***** Source records *****
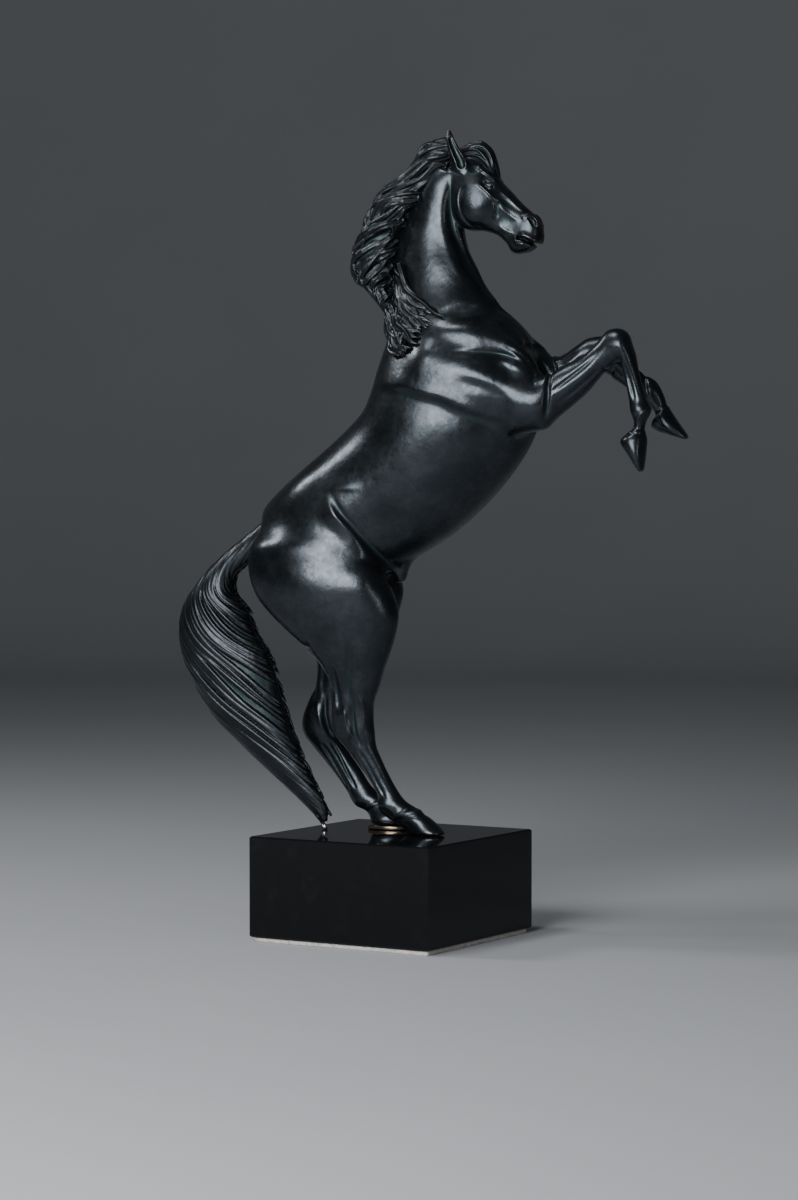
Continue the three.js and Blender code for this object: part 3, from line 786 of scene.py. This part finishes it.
*****
***** Source records *****
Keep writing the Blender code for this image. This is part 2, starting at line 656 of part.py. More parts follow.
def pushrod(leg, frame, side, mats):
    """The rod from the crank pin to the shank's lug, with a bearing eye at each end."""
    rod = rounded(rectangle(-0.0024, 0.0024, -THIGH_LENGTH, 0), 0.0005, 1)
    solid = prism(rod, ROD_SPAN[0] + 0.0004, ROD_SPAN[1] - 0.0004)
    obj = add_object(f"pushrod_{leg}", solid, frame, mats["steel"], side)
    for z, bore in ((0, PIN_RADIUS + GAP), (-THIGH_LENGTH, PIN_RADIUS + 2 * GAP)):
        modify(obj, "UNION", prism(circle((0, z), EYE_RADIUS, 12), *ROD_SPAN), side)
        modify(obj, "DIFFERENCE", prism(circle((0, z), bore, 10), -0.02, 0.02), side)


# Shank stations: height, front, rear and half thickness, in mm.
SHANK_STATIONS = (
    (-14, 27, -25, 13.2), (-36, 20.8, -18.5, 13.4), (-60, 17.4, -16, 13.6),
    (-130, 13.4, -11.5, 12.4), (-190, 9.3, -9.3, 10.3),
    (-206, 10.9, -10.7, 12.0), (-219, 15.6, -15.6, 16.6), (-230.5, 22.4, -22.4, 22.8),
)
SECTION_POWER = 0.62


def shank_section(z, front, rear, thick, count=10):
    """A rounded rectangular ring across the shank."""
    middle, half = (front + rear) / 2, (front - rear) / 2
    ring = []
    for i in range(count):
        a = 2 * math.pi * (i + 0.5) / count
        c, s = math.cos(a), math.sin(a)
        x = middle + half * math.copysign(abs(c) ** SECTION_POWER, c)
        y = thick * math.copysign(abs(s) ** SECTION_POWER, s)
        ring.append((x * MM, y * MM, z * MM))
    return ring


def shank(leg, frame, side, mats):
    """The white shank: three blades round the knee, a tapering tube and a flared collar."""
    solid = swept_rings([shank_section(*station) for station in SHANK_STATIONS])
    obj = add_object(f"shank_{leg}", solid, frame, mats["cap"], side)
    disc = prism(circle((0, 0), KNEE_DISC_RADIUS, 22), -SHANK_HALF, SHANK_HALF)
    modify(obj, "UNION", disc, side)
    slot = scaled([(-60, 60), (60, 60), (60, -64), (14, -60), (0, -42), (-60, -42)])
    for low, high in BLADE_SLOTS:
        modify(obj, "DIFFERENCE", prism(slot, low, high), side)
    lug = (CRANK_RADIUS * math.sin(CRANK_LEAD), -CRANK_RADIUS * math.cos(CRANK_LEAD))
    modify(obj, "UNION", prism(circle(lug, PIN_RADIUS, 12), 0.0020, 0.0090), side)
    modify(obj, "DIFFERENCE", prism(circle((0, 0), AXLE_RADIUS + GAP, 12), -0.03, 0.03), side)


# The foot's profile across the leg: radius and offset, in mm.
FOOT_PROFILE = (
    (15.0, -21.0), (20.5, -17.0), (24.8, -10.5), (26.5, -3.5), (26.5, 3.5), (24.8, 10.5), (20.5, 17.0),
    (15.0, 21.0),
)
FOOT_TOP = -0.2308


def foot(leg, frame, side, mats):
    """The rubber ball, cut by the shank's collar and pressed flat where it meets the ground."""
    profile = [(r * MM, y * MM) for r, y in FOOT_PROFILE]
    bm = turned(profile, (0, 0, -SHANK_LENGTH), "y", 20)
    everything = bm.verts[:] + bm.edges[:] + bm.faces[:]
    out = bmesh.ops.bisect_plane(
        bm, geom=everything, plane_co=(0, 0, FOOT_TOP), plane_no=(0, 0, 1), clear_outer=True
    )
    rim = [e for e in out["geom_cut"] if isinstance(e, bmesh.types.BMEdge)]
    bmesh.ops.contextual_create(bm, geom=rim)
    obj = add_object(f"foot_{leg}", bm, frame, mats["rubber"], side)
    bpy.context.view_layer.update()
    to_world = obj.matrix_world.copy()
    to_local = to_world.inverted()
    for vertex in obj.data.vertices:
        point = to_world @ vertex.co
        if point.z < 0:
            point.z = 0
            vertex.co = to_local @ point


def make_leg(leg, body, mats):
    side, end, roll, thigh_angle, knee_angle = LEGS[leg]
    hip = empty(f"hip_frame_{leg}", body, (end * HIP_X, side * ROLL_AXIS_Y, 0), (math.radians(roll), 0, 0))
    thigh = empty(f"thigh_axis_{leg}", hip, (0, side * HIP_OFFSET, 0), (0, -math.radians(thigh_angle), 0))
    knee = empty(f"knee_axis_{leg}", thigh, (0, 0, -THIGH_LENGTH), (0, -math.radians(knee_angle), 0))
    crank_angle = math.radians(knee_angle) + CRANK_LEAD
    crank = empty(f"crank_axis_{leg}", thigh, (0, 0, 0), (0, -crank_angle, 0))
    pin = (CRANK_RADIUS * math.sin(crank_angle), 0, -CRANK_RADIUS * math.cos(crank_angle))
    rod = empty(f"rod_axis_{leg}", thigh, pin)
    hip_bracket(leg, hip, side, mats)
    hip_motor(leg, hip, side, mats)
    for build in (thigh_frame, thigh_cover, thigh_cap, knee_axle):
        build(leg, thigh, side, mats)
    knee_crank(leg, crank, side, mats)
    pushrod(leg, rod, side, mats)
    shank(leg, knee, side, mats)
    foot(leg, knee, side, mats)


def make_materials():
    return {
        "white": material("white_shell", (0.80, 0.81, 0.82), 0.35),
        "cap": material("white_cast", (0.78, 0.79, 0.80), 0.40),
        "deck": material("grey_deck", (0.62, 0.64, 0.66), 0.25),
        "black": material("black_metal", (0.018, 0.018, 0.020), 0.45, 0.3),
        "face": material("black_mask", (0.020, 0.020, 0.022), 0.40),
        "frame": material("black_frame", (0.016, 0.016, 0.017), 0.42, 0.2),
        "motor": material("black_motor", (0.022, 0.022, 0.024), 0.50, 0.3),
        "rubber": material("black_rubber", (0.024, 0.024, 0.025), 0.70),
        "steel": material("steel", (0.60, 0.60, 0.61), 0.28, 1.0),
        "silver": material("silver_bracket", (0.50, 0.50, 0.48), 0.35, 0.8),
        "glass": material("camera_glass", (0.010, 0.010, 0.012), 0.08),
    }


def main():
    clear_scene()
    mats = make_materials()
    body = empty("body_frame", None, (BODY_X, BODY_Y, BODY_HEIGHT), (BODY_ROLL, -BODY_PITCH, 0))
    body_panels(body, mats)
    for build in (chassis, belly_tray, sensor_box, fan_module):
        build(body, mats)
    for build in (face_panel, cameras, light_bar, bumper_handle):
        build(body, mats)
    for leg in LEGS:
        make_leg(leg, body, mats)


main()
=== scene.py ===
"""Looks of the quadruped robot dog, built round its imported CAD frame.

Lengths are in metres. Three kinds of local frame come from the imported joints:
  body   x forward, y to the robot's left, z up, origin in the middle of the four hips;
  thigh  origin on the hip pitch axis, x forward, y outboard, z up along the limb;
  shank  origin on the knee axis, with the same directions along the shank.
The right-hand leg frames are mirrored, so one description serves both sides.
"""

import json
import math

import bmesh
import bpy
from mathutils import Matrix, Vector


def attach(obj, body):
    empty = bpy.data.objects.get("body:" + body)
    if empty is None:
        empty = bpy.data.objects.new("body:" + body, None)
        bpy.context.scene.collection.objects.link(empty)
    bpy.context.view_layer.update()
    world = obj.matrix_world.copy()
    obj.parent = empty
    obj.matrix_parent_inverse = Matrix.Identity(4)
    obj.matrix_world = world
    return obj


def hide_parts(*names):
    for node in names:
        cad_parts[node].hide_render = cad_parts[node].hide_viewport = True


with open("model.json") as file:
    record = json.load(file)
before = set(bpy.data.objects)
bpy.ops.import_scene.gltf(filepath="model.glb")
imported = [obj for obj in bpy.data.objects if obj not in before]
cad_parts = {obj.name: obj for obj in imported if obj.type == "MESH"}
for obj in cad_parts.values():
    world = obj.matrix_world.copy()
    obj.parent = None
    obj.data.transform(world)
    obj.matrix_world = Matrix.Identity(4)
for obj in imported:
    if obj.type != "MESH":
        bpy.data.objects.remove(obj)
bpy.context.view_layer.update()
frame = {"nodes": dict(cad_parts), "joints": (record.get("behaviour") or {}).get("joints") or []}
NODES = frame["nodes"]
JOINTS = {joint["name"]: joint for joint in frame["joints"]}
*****
Short exercise >> Retype precisely, and only, the span of lines that opens at the line containing "body_panels(body, mats)" and closes at the line containing "record = json.load(file)", both inclusive.

Expected answer >>
    body_panels(body, mats)
    for build in (chassis, belly_tray, sensor_box, fan_module):
        build(body, mats)
    for build in (face_panel, cameras, light_bar, bumper_handle):
        build(body, mats)
    for leg in LEGS:
        make_leg(leg, body, mats)


main()
=== scene.py ===
"""Looks of the quadruped robot dog, built round its imported CAD frame.

Lengths are in metres. Three kinds of local frame come from the imported joints:
  body   x forward, y to the robot's left, z up, origin in the middle of the four hips;
  thigh  origin on the hip pitch axis, x forward, y outboard, z up along the limb;
  shank  origin on the knee axis, with the same directions along the shank.
The right-hand leg frames are mirrored, so one description serves both sides.
"""

import json
import math

import bmesh
import bpy
from mathutils import Matrix, Vector


def attach(obj, body):
    empty = bpy.data.objects.get("body:" + body)
    if empty is None:
        empty = bpy.data.objects.new("body:" + body, None)
        bpy.context.scene.collection.objects.link(empty)
    bpy.context.view_layer.update()
    world = obj.matrix_world.copy()
    obj.parent = empty
    obj.matrix_parent_inverse = Matrix.Identity(4)
    obj.matrix_world = world
    return obj


def hide_parts(*names):
    for node in names:
        cad_parts[node].hide_render = cad_parts[node].hide_viewport = True


with open("model.json") as file:
    record = json.load(file)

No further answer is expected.